— Start of Source data —

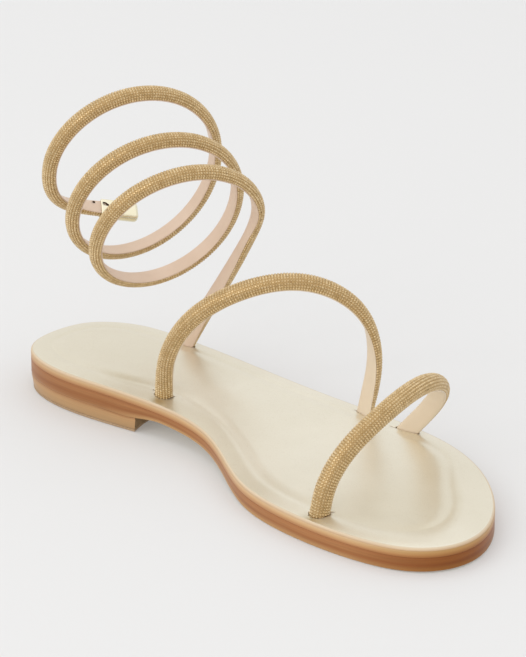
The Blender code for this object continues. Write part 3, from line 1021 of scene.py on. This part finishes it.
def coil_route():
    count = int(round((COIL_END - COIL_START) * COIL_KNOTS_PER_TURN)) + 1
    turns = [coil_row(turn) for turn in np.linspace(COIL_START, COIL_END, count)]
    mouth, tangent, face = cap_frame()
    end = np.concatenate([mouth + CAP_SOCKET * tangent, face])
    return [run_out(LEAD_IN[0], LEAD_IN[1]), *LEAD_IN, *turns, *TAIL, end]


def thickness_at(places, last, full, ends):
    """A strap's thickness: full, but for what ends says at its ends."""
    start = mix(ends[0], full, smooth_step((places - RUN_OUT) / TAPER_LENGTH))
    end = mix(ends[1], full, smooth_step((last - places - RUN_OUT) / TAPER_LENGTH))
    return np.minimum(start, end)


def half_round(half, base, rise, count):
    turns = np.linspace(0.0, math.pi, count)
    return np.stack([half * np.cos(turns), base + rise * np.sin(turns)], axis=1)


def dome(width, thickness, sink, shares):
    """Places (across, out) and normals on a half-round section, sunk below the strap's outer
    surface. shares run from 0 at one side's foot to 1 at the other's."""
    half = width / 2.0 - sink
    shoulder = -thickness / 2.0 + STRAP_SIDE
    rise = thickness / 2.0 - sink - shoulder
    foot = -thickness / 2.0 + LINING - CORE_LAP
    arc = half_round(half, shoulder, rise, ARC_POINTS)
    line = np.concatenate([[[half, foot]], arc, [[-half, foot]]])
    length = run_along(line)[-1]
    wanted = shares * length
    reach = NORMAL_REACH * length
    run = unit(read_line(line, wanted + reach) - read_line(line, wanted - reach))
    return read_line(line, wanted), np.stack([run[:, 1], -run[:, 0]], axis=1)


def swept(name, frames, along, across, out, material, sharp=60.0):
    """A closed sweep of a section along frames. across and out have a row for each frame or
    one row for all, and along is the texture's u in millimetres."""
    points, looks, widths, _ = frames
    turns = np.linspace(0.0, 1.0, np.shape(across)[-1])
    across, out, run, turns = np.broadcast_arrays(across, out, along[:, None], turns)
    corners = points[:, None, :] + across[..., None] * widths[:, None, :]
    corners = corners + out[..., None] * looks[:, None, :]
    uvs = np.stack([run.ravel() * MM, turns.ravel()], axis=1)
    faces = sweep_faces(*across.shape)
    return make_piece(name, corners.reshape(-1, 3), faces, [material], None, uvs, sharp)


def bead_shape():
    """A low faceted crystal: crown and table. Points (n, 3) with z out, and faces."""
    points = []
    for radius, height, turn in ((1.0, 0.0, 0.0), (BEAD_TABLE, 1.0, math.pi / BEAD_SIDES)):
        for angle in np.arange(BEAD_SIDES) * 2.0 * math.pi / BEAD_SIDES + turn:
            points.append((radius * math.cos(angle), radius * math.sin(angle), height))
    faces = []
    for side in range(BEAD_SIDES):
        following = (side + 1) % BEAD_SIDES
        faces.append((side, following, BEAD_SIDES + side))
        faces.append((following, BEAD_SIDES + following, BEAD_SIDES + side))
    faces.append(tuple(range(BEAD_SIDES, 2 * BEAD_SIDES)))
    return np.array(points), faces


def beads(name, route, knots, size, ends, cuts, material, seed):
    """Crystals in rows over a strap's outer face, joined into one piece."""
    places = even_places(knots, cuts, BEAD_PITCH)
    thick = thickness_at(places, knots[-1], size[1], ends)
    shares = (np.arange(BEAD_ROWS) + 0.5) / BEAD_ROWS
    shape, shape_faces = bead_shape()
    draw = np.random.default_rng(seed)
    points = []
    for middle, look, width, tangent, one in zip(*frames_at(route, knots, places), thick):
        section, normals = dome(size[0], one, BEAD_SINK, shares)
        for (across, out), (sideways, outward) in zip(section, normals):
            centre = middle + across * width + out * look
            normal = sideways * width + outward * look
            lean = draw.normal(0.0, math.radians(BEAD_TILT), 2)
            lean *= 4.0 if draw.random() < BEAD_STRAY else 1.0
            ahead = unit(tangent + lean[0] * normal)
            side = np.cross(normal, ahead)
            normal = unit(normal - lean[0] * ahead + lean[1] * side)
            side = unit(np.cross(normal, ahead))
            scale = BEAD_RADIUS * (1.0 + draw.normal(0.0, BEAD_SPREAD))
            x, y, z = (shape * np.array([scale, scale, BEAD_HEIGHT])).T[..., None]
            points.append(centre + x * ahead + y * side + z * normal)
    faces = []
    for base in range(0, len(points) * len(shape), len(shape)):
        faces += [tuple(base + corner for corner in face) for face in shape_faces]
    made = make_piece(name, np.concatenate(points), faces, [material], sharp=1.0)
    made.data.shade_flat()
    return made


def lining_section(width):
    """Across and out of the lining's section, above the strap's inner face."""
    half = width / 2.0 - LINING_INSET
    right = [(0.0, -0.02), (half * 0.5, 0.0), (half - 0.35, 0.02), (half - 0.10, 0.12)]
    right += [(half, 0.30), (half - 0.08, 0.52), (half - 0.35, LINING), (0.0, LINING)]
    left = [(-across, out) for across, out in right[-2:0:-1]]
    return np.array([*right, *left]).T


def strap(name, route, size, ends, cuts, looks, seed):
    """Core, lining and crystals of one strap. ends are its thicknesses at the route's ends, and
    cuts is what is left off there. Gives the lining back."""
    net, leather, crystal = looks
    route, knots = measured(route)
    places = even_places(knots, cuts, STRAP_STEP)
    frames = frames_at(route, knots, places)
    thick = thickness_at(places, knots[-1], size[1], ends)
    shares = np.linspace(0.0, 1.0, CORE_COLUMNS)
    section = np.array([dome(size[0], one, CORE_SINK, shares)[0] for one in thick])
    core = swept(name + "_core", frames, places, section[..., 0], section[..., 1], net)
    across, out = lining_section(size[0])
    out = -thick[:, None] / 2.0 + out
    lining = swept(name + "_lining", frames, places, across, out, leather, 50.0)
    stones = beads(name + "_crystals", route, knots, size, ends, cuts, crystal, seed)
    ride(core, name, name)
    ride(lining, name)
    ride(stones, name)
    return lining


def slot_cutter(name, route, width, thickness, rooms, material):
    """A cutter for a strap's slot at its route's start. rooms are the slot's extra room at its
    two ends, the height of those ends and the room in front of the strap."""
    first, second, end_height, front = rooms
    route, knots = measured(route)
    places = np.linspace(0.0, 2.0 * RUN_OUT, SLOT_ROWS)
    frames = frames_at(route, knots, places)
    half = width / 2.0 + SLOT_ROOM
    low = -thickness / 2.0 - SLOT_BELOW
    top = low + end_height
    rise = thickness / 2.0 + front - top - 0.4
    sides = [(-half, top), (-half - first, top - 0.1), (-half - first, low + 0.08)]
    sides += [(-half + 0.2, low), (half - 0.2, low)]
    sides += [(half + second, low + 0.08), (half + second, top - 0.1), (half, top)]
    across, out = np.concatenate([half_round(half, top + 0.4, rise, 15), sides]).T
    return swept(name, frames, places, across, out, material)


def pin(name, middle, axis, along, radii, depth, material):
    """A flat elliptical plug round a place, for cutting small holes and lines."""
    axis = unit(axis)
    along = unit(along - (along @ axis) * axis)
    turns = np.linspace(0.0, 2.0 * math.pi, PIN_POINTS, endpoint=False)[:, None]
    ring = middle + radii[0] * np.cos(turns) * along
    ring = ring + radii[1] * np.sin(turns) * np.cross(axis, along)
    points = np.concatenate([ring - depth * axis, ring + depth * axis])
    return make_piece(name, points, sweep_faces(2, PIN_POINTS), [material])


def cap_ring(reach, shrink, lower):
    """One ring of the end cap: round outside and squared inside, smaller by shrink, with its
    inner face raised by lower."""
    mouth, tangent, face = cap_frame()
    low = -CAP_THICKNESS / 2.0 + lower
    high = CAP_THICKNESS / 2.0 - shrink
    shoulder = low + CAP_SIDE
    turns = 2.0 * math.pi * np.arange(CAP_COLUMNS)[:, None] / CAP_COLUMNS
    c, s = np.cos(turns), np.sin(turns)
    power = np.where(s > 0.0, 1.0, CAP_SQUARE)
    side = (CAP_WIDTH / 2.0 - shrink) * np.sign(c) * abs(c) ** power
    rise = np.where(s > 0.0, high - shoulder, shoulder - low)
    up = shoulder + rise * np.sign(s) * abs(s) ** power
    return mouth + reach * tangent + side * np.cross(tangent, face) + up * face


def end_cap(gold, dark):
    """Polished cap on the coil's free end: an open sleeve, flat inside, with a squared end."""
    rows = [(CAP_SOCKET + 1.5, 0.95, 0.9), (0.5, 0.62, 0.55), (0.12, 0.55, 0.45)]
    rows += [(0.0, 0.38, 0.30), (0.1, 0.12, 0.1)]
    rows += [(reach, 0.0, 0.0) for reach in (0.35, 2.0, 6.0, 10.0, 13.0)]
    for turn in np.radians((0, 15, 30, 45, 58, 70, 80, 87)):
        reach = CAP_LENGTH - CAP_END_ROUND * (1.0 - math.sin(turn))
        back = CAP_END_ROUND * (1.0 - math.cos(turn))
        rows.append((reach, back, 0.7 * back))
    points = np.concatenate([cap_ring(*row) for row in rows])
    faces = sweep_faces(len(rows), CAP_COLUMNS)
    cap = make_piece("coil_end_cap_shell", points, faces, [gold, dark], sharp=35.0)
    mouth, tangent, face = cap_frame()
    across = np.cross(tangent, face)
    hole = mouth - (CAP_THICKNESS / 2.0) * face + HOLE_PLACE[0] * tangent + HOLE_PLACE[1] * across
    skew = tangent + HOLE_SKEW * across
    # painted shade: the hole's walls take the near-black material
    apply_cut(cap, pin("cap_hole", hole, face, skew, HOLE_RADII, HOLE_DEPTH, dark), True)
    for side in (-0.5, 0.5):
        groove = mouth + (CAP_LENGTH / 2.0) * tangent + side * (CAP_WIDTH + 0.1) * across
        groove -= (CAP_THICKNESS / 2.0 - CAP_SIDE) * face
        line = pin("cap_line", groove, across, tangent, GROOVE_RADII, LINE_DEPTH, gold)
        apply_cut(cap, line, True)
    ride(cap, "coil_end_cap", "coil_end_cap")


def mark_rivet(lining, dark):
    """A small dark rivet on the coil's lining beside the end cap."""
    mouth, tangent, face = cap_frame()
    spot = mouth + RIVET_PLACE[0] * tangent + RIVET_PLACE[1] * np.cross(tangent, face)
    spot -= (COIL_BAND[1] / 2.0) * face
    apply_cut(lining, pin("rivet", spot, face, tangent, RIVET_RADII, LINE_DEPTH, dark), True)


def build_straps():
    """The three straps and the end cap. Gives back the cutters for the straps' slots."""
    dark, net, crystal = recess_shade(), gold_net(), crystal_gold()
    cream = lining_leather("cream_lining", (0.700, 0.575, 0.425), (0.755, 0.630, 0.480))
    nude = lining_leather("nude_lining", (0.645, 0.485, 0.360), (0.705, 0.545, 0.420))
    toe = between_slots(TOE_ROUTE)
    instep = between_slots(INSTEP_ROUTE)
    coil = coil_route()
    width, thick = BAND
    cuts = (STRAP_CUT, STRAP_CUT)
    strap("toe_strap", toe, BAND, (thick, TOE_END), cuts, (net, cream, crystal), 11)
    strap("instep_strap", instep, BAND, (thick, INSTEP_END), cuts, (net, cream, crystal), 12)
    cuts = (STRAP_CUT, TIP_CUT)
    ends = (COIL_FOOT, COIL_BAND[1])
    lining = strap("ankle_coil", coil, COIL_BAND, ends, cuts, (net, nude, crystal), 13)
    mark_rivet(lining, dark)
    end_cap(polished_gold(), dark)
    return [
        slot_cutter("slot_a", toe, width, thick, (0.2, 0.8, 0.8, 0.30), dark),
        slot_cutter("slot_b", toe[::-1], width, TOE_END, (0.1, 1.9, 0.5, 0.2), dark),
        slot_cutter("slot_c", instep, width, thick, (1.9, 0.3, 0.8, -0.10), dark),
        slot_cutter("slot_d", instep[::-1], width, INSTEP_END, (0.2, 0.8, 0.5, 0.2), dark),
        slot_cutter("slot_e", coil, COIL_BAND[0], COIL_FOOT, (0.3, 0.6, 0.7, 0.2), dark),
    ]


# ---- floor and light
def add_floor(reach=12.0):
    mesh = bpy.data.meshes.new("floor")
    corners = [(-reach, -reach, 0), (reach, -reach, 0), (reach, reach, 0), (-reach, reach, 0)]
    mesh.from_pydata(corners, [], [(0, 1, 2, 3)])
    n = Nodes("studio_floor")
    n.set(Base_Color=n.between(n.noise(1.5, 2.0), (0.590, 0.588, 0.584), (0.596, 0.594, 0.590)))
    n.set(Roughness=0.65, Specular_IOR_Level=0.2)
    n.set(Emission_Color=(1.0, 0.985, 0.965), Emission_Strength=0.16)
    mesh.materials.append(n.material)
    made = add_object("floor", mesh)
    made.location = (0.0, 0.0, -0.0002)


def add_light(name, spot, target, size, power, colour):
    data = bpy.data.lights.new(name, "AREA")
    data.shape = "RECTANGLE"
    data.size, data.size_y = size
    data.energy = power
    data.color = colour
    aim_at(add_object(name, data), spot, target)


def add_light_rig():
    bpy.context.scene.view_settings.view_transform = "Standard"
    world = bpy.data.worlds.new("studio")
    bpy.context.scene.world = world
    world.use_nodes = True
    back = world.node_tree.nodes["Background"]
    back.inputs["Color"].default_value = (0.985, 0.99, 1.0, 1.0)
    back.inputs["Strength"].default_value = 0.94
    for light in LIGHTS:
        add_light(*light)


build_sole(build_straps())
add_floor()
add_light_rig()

— End of Source data —

- **Written task**
Write down again the exact lines running from the beginning of the data to the line containing "LEAD_IN[1]), *LEAD_IN, *turns, *TAIL, end]", with both ends included.

- **Expected answer**
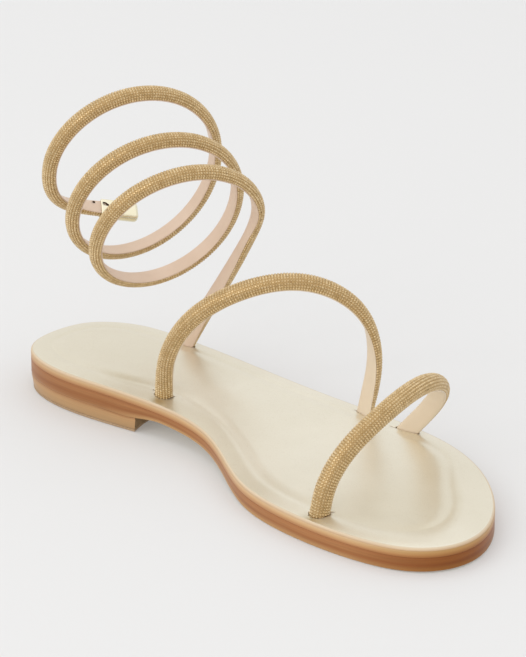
The Blender code for this object continues. Write part 3, from line 1021 of scene.py on. This part finishes it.
def coil_route():
    count = int(round((COIL_END - COIL_START) * COIL_KNOTS_PER_TURN)) + 1
    turns = [coil_row(turn) for turn in np.linspace(COIL_START, COIL_END, count)]
    mouth, tangent, face = cap_frame()
    end = np.concatenate([mouth + CAP_SOCKET * tangent, face])
    return [run_out(LEAD_IN[0], LEAD_IN[1]), *LEAD_IN, *turns, *TAIL, end]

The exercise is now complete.